┌──

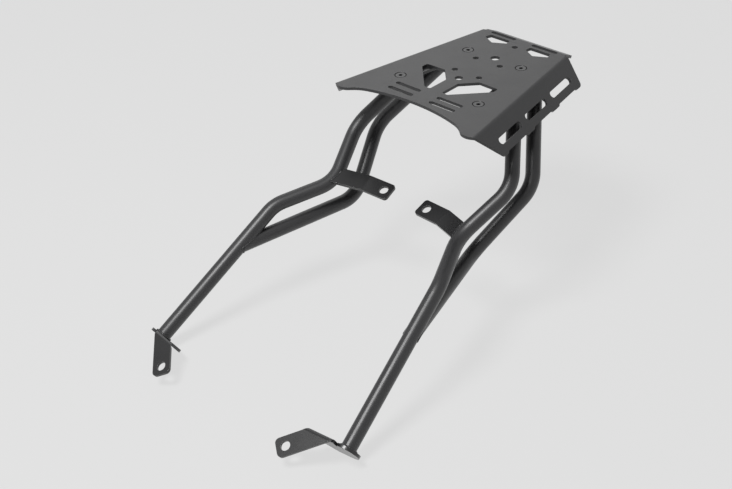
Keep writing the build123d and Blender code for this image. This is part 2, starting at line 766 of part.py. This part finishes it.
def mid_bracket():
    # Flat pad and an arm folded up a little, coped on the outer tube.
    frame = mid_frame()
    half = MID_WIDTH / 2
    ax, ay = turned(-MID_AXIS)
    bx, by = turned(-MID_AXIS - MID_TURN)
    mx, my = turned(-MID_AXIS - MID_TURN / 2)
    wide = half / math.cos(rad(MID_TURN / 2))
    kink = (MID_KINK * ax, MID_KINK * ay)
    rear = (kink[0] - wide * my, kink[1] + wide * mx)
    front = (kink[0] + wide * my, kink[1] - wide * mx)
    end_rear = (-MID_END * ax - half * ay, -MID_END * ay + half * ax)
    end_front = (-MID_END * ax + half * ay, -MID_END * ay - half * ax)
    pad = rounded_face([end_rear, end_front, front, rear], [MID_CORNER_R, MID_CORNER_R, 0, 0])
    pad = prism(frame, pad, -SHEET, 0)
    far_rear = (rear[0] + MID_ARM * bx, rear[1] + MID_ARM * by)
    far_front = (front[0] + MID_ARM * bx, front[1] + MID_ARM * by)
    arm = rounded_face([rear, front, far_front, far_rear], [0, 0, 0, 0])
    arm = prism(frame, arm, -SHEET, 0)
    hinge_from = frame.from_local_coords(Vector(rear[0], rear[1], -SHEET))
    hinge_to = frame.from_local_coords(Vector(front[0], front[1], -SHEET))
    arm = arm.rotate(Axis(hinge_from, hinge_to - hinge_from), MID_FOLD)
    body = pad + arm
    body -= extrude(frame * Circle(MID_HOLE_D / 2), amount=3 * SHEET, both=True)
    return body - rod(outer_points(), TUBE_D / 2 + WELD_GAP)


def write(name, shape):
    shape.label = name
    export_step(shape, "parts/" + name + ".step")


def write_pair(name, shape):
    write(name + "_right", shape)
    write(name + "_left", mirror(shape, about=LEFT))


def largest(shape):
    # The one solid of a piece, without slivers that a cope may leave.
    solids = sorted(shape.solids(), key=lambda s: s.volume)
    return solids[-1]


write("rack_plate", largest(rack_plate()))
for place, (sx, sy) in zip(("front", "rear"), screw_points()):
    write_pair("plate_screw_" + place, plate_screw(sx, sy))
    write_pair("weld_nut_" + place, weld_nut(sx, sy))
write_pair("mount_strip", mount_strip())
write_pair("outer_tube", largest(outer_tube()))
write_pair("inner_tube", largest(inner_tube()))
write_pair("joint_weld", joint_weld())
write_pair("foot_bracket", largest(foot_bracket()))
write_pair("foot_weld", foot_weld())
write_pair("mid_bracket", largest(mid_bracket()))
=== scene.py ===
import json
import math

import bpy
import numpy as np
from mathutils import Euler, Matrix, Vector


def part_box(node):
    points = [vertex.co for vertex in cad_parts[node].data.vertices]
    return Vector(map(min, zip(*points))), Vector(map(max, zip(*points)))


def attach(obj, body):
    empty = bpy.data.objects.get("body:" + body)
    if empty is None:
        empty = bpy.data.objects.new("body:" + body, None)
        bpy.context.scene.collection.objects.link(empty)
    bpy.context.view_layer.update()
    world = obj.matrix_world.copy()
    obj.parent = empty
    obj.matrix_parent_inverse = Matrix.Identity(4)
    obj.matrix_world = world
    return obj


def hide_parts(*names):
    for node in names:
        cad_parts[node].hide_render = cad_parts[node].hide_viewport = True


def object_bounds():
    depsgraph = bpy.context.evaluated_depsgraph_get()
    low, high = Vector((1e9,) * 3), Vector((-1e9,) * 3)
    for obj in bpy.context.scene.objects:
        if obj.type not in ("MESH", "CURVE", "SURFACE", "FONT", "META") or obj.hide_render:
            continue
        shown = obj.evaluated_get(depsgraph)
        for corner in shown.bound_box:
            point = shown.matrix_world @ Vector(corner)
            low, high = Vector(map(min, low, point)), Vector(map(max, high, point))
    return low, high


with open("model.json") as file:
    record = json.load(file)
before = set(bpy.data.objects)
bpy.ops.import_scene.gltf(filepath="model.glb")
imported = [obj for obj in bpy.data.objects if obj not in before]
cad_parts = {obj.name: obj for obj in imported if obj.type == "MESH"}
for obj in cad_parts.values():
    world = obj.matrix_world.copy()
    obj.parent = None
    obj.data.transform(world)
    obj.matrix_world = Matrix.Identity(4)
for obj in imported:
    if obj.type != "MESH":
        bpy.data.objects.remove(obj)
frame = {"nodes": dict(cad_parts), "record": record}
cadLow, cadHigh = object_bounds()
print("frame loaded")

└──

GOAL ::
Show all lines from the data above in which the word "frame" appears.

RESULT ::
    frame = mid_frame()
    pad = prism(frame, pad, -SHEET, 0)
    arm = prism(frame, arm, -SHEET, 0)
    hinge_from = frame.from_local_coords(Vector(rear[0], rear[1], -SHEET))
    hinge_to = frame.from_local_coords(Vector(front[0], front[1], -SHEET))
    body -= extrude(frame * Circle(MID_HOLE_D / 2), amount=3 * SHEET, both=True)
frame = {"nodes": dict(cad_parts), "record": record}
print("frame loaded")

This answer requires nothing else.